The most successful agency-client collaborations that leave talent feeling fulfilled stem from a shared conviction that media contributes vitally to brands’ overall, holistic businesses. Reinforcing how a jr. employee’s actions contribute to macro outcomes is critical in keeping talent happy.  Agency leaders and clients need to strike a balance (especially in digital) about what is meaningful vs. what is a rabbit hole of micro-optimizations.

At the same time, these changes have led to the value of work diminishing in the eyes of brands’ procurement departments, resulting in increasing downward pressure on agency compensation.
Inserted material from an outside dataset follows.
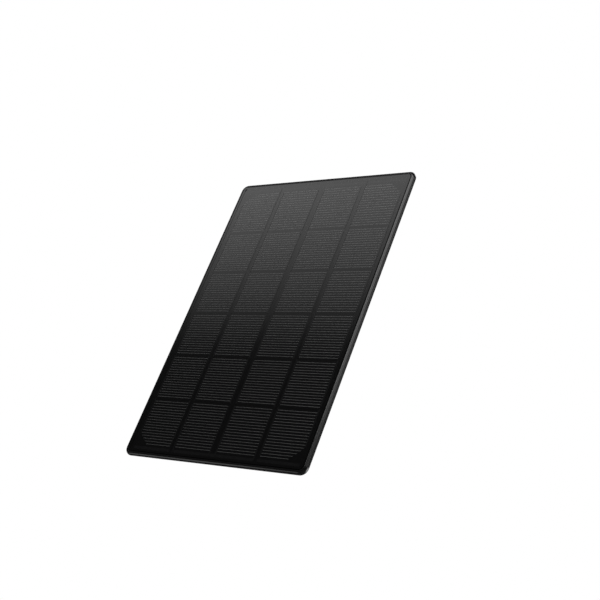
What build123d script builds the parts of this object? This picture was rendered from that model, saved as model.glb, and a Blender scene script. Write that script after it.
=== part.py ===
from build123d import *
import os

# A small solar panel for charging an outdoor device, standing upright in portrait.
# X is across the panel, Z is along its length, and the cells look towards -Y.
# The origin is the mouth of the threaded insert in the middle of the back.
# All sizes are millimetres.

# ---- driving dimensions: the panel ----
panel_w = 120.0
panel_h = 176.5
corner_r = 4.2
edge_t = 3.3  # thickness of the rounded edge
rim_w = 1.75  # from the outside to the groove round the laminate
groove_w = 0.45
edge_r = 1.6  # the edge is rounded front and back, nearly a full round
tray_floor = 1.2
adhesive_inset = 1.0

# ---- driving dimensions: the cells ----
columns = 4
rows = 6
field_w = 23.96  # width of one cell's printed field
land_w = 0.9  # bare strip on each side of the field, under the ribbon
outer_gap = 3.73  # between the fields of columns 1 and 2, and of 3 and 4
middle_gap = 4.85  # between the fields of columns 2 and 3, the two strings
row_heights = [27.6, 25.5, 25.5, 25.5, 25.5, 26.5]
row_gap = 1.48
field_top = 81.5
wafer_cut_x = 8.2  # cut-off corner of the wafer, on the four corner cells
wafer_cut_z = 7.2

# ---- driving dimensions: layers, as depths behind the front face ----
cover_back = 0.5
cell_front = 0.9
cell_back = 1.1
core_back = 1.55
backsheet_back = 1.9
recess_depth = 2.1
ribbon_t = 0.1
ribbon_w = 0.8

# ---- driving dimensions: the rear housing ----
housing_depth = 9.6  # from the back of the tray to the mouth of the insert
boss_proud = 0.6
housing_w = 68.0
housing_low = -36.0
housing_high = 40.0
housing_r = 9.0
housing_wall = 2.2
back_edge_r = 1.8
chin_w = 30.0
chin_low = -44.0
chin_r = 2.5
chin_overlap = 12.0  # how far the chin's rectangle reaches up into the housing
neck_r = 3.0
bay_w = 22.0  # the bay in the chin that the door closes
bay_high = -40.4
gasket_w = 1.0
gasket_t = 0.9
gasket_lip = 0.6
vent_x = 20.0
vent_r = 3.5
vent_hole_r = 0.5
vent_ring_r = 1.9
membrane_r = 4.2
membrane_t = 0.2
label_w = 34.0
label_h = 15.0
label_r = 1.5
label_t = 0.15
label_z = 21.0
label_well = 0.3
label_gap = 0.4  # between the label and the edge of its well

insert_r = 4.5
insert_len = 8.0
thread_r = 2.55  # wall of a 1/4"-20 thread at its crests
boss_r = 7.0
boss_pad_r = 8.5
knurl_r = 4.2
band_w = 2.6  # plain band at each end of the knurling

screw_x = 27.0
screw_low = -29.0
screw_high = 33.0
screw_head_r = 2.3
screw_head_t = 1.5
screw_head_fillet = 0.5
screw_r = 1.2
screw_tip_gap = 0.4
screw_well = 2.0
screw_clearance = 0.15
head_clearance = 0.3
post_r = 3.4  # the housing's posts and the tray's bosses that the screws join
screw_boss_r = 2.8
screw_boss_h = 4.2
cross_l = 2.6  # the cross recess in a head
cross_w = 0.6
cross_depth = 0.9

# ---- driving dimensions: board and output socket ----
board_w = 40.0
board_low = -33.0
board_high = -11.0
board_t = 1.0
board_back = -6.2
board_corner_r = 1.0
board_neck_w = 17.0  # the narrow end that holds the socket
board_neck_low = -37.9
board_neck_overlap = 2.0
slot_z = -13.5  # the output ribbons come through here
slot_x = 10.0
tail_w = 2.5
tail_t = 0.15
strip_w = 2.5  # the ribbon behind the cells that leads to a slot
board_screw_x = 17.0
board_screw_inset = 3.0
board_screw_r = 0.9
board_screw_len = 2.6  # in its standoff
board_head_r = 1.8
board_head_t = 1.2
driver_l = 2.0  # the cross recess in a board screw
driver_w = 0.5
driver_depth = 0.6
standoff_r = 2.2
standoff_hole = 3.0

port_y = -6.37
socket_w = 8.94
socket_h = 3.26
socket_r = 1.5
socket_wall = 0.3
socket_back_wall = 0.8
socket_mouth = -39.9
socket_len = 7.3
socket_clearance = 0.1
window_w = 9.5  # the housing's window round the socket
window_h = 3.7
window_r = 1.6
tongue_base = 1.2
tongue_w = 6.6
tongue_t = 0.7
tongue_len = 4.4

# ---- driving dimensions: door ----
pin_y = -1.9
pin_z = -42.6
pin_r = 0.5
pin_clearance = 0.05
pin_seat_x = 12.4
pin_snap = 0.84
pin_end_gap = 0.1
barrel_r = 1.1
door_low = -43.9
door_t = 1.6
door_side_gap = 0.25
door_front_gap = 0.3
lip_w = 12.0  # the finger lip on the door
lip_t = 1.2
lip_l = 1.0
seal_base_t = 0.8
seal_ring_w = 0.65
seal_r = 1.8
seal_gap = 0.1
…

At a recent industry webinar, Mastercard chief marketing & communications officer Raja Rajamannar agreed, “Compensation has to be motivating and inspiring to the agency partner. It’s not all about efficiencies and turning the screws on the agency…. We want them to come up with innovative ideas and fantastic media deals….. One of the biggest mistakes brands do is to hold their agencies to ransom.…..”

The Path Forward

The solution lies in re-evaluating media agencies’ value proposition to develop mature, sustainable and ultimately accountable scopes.  The core principles that generate the most satisfaction with talent are:

  1. Make Media A Mission: In collaboration, define media’s macro goal.  What will everyone from the CMO to the day-to-day team be proud to celebrate in 18 months?  Build the scope to deliver upon this goal.
  2. Explicit Expectations: Agencies & clients need to have honest conversations about the way we work together. Is the expectation that the agency be available around-the-clock? If it is, be upfront and the team can be structured accordingly, especially in today’s hybrid, distributed workforce where time zones can be bridged. Agency talent dissatisfaction is often a result of ever-shifting client expectations that cause chaos in the lives of agency talent.
  3. Strategic Structure: The workload that agencies shoulder under the banner of “media processes” continues to expand with data-driven marketing. Nowadays, agencies need to hire more operational and engineering talent to build, connect and keep the data pipes flowing.  It is wise to continually evaluate how we can re-think and re-organize work processes in order to take the tedious elements of the job away from planners and strategists so all talent can focus on the high touch work that inspires and excites them.  In short, to maintain talent, agencies need to build better scopes and enable team structures to be attractive to a broader talent pool than just the next-gen Don & Donna Drapers.
  4. Post-Pandemic Work Model: Sushi and beer carts; foosball tables and cool office spaces were enough 10 years ago. But if you really want to build a vibrant, sustainable culture that builds true community with minimal churn, the pact with talent must run much deeper. That means creating a work model that is based on trust and allows  talent the flexibility to decide where they want to work, how long they want to work and when they want to work. With this great freedom comes great responsibility.  Instilling trust as a sincere measure of empathy for individual goals leads to greater loyalty and higher productivity.

By practicing these principles in earnest, Agencyland has the timely opportunity to return the sparkle to agency life. Let’s reassert our place in the strategic and creative high ground along with our newfound dedication to DEI that gets the new generations excited about our industry.